[PROBLEM TO SOLVE]:
Every record below should be printed exactly as it appears.

[Entries with parts and joints]:
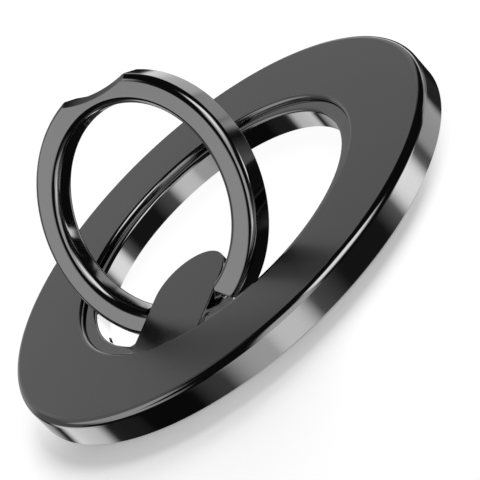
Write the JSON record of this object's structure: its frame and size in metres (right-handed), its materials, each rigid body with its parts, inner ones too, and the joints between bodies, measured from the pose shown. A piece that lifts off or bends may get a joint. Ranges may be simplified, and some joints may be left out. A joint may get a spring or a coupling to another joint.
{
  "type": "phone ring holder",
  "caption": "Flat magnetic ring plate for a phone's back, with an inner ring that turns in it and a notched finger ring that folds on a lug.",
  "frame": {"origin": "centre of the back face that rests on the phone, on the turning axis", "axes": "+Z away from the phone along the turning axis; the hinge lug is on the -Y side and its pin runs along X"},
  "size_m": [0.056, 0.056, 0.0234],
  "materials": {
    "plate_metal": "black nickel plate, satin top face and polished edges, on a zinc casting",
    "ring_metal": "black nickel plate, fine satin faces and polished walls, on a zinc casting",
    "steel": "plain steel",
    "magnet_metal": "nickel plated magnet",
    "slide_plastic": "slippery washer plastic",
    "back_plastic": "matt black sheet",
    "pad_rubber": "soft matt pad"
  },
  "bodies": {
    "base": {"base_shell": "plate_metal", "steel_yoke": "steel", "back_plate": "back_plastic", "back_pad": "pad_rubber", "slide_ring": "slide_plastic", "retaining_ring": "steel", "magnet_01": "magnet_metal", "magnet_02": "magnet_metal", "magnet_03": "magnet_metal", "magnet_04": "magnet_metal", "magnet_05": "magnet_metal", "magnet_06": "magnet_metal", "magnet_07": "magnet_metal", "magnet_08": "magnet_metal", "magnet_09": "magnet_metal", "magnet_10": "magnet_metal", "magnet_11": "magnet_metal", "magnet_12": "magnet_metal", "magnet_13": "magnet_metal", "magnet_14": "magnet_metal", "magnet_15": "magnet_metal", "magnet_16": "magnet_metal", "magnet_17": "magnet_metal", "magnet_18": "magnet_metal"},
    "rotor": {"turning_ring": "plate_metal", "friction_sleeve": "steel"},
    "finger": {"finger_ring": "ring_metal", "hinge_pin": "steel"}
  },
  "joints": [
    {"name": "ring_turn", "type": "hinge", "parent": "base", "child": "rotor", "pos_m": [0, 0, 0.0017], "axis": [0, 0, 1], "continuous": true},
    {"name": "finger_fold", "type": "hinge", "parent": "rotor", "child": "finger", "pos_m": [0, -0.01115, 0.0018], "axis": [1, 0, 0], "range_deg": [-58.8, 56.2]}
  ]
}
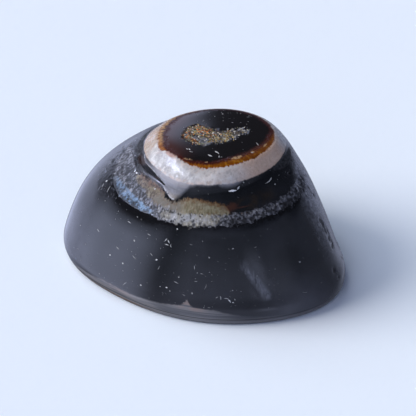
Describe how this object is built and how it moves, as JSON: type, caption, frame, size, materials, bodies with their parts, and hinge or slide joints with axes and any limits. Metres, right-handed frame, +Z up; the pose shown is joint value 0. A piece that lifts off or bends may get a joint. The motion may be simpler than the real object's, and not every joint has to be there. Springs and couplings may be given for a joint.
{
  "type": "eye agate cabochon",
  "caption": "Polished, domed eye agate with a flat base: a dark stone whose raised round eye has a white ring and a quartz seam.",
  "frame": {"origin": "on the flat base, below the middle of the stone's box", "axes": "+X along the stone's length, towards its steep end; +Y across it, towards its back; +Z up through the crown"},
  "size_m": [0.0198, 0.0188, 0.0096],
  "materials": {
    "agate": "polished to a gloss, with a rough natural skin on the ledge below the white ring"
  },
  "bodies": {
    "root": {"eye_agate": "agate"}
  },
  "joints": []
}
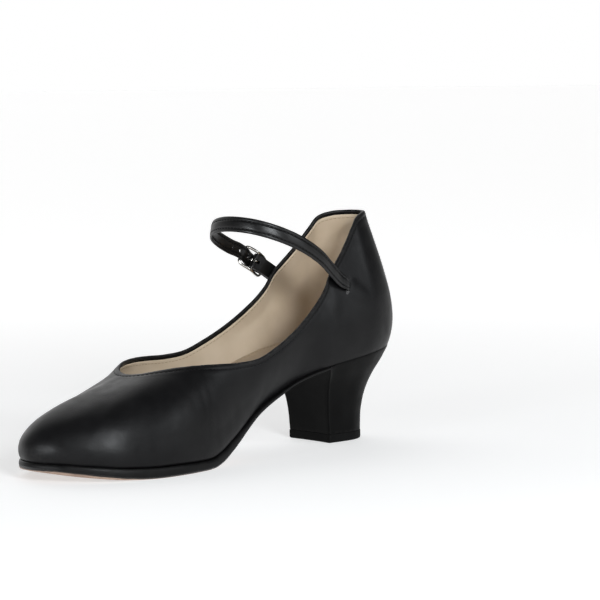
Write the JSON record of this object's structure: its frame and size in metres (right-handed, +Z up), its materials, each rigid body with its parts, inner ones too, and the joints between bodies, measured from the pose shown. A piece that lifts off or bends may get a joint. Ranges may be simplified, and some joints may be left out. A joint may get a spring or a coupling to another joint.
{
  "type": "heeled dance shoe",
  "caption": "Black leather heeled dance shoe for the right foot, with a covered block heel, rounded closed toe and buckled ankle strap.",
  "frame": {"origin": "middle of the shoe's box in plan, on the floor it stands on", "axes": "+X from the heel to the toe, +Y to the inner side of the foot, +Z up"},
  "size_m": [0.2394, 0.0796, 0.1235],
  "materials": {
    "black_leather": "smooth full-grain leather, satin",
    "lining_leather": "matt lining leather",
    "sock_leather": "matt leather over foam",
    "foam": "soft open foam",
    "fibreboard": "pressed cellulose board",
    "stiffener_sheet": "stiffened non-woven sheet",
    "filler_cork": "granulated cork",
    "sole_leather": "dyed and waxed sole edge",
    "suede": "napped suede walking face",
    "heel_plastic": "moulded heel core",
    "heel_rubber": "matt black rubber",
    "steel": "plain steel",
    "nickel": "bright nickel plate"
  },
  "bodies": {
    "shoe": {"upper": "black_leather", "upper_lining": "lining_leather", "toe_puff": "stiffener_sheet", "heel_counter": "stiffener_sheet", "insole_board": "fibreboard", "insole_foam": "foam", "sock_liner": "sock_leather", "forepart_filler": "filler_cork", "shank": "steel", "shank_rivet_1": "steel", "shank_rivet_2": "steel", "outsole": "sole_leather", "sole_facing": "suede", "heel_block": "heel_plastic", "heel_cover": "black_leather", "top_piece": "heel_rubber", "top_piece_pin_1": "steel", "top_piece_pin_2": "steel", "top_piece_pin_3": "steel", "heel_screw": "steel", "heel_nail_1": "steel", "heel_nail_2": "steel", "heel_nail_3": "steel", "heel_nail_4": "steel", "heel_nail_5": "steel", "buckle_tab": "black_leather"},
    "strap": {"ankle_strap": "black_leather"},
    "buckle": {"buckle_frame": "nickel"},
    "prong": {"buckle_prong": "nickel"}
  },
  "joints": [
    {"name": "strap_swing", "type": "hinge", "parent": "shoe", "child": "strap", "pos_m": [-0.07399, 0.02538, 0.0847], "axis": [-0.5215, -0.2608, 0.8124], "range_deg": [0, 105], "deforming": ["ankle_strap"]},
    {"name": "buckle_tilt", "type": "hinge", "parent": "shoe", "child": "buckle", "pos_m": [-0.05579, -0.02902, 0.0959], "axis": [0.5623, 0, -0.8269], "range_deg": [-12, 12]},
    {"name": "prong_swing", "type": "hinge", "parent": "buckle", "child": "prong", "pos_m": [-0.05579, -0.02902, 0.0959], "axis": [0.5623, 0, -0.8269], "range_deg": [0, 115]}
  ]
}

[COMPLETE ANSWER]:
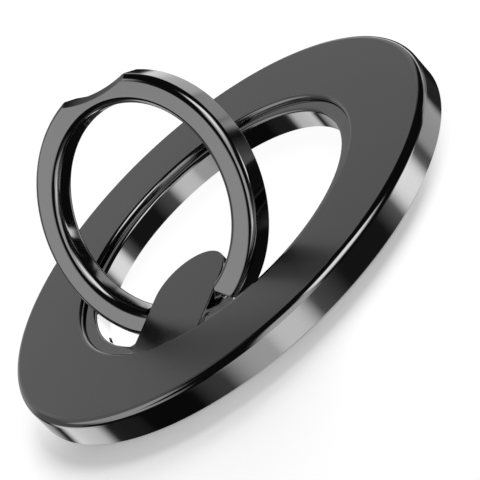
Write the JSON record of this object's structure: its frame and size in metres (right-handed), its materials, each rigid body with its parts, inner ones too, and the joints between bodies, measured from the pose shown. A piece that lifts off or bends may get a joint. Ranges may be simplified, and some joints may be left out. A joint may get a spring or a coupling to another joint.
{
  "type": "phone ring holder",
  "caption": "Flat magnetic ring plate for a phone's back, with an inner ring that turns in it and a notched finger ring that folds on a lug.",
  "frame": {"origin": "centre of the back face that rests on the phone, on the turning axis", "axes": "+Z away from the phone along the turning axis; the hinge lug is on the -Y side and its pin runs along X"},
  "size_m": [0.056, 0.056, 0.0234],
  "materials": {
    "plate_metal": "black nickel plate, satin top face and polished edges, on a zinc casting",
    "ring_metal": "black nickel plate, fine satin faces and polished walls, on a zinc casting",
    "steel": "plain steel",
    "magnet_metal": "nickel plated magnet",
    "slide_plastic": "slippery washer plastic",
    "back_plastic": "matt black sheet",
    "pad_rubber": "soft matt pad"
  },
  "bodies": {
    "base": {"base_shell": "plate_metal", "steel_yoke": "steel", "back_plate": "back_plastic", "back_pad": "pad_rubber", "slide_ring": "slide_plastic", "retaining_ring": "steel", "magnet_01": "magnet_metal", "magnet_02": "magnet_metal", "magnet_03": "magnet_metal", "magnet_04": "magnet_metal", "magnet_05": "magnet_metal", "magnet_06": "magnet_metal", "magnet_07": "magnet_metal", "magnet_08": "magnet_metal", "magnet_09": "magnet_metal", "magnet_10": "magnet_metal", "magnet_11": "magnet_metal", "magnet_12": "magnet_metal", "magnet_13": "magnet_metal", "magnet_14": "magnet_metal", "magnet_15": "magnet_metal", "magnet_16": "magnet_metal", "magnet_17": "magnet_metal", "magnet_18": "magnet_metal"},
    "rotor": {"turning_ring": "plate_metal", "friction_sleeve": "steel"},
    "finger": {"finger_ring": "ring_metal", "hinge_pin": "steel"}
  },
  "joints": [
    {"name": "ring_turn", "type": "hinge", "parent": "base", "child": "rotor", "pos_m": [0, 0, 0.0017], "axis": [0, 0, 1], "continuous": true},
    {"name": "finger_fold", "type": "hinge", "parent": "rotor", "child": "finger", "pos_m": [0, -0.01115, 0.0018], "axis": [1, 0, 0], "range_deg": [-58.8, 56.2]}
  ]
}
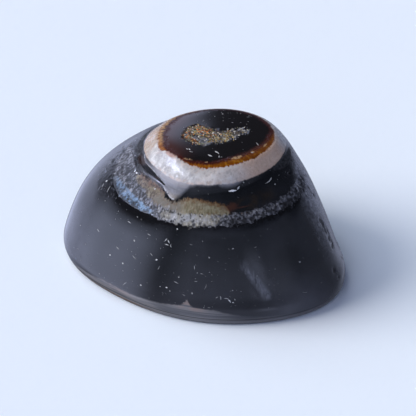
Describe how this object is built and how it moves, as JSON: type, caption, frame, size, materials, bodies with their parts, and hinge or slide joints with axes and any limits. Metres, right-handed frame, +Z up; the pose shown is joint value 0. A piece that lifts off or bends may get a joint. The motion may be simpler than the real object's, and not every joint has to be there. Springs and couplings may be given for a joint.
{
  "type": "eye agate cabochon",
  "caption": "Polished, domed eye agate with a flat base: a dark stone whose raised round eye has a white ring and a quartz seam.",
  "frame": {"origin": "on the flat base, below the middle of the stone's box", "axes": "+X along the stone's length, towards its steep end; +Y across it, towards its back; +Z up through the crown"},
  "size_m": [0.0198, 0.0188, 0.0096],
  "materials": {
    "agate": "polished to a gloss, with a rough natural skin on the ledge below the white ring"
  },
  "bodies": {
    "root": {"eye_agate": "agate"}
  },
  "joints": []
}
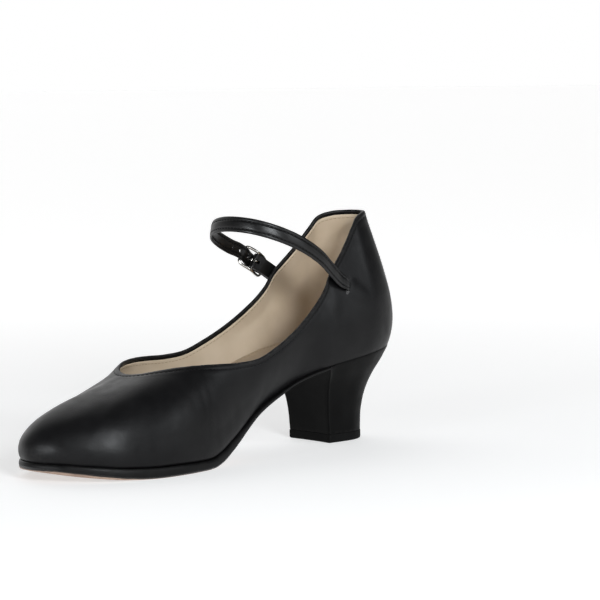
Write the JSON record of this object's structure: its frame and size in metres (right-handed, +Z up), its materials, each rigid body with its parts, inner ones too, and the joints between bodies, measured from the pose shown. A piece that lifts off or bends may get a joint. Ranges may be simplified, and some joints may be left out. A joint may get a spring or a coupling to another joint.
{
  "type": "heeled dance shoe",
  "caption": "Black leather heeled dance shoe for the right foot, with a covered block heel, rounded closed toe and buckled ankle strap.",
  "frame": {"origin": "middle of the shoe's box in plan, on the floor it stands on", "axes": "+X from the heel to the toe, +Y to the inner side of the foot, +Z up"},
  "size_m": [0.2394, 0.0796, 0.1235],
  "materials": {
    "black_leather": "smooth full-grain leather, satin",
    "lining_leather": "matt lining leather",
    "sock_leather": "matt leather over foam",
    "foam": "soft open foam",
    "fibreboard": "pressed cellulose board",
    "stiffener_sheet": "stiffened non-woven sheet",
    "filler_cork": "granulated cork",
    "sole_leather": "dyed and waxed sole edge",
    "suede": "napped suede walking face",
    "heel_plastic": "moulded heel core",
    "heel_rubber": "matt black rubber",
    "steel": "plain steel",
    "nickel": "bright nickel plate"
  },
  "bodies": {
    "shoe": {"upper": "black_leather", "upper_lining": "lining_leather", "toe_puff": "stiffener_sheet", "heel_counter": "stiffener_sheet", "insole_board": "fibreboard", "insole_foam": "foam", "sock_liner": "sock_leather", "forepart_filler": "filler_cork", "shank": "steel", "shank_rivet_1": "steel", "shank_rivet_2": "steel", "outsole": "sole_leather", "sole_facing": "suede", "heel_block": "heel_plastic", "heel_cover": "black_leather", "top_piece": "heel_rubber", "top_piece_pin_1": "steel", "top_piece_pin_2": "steel", "top_piece_pin_3": "steel", "heel_screw": "steel", "heel_nail_1": "steel", "heel_nail_2": "steel", "heel_nail_3": "steel", "heel_nail_4": "steel", "heel_nail_5": "steel", "buckle_tab": "black_leather"},
    "strap": {"ankle_strap": "black_leather"},
    "buckle": {"buckle_frame": "nickel"},
    "prong": {"buckle_prong": "nickel"}
  },
  "joints": [
    {"name": "strap_swing", "type": "hinge", "parent": "shoe", "child": "strap", "pos_m": [-0.07399, 0.02538, 0.0847], "axis": [-0.5215, -0.2608, 0.8124], "range_deg": [0, 105], "deforming": ["ankle_strap"]},
    {"name": "buckle_tilt", "type": "hinge", "parent": "shoe", "child": "buckle", "pos_m": [-0.05579, -0.02902, 0.0959], "axis": [0.5623, 0, -0.8269], "range_deg": [-12, 12]},
    {"name": "prong_swing", "type": "hinge", "parent": "buckle", "child": "prong", "pos_m": [-0.05579, -0.02902, 0.0959], "axis": [0.5623, 0, -0.8269], "range_deg": [0, 115]}
  ]
}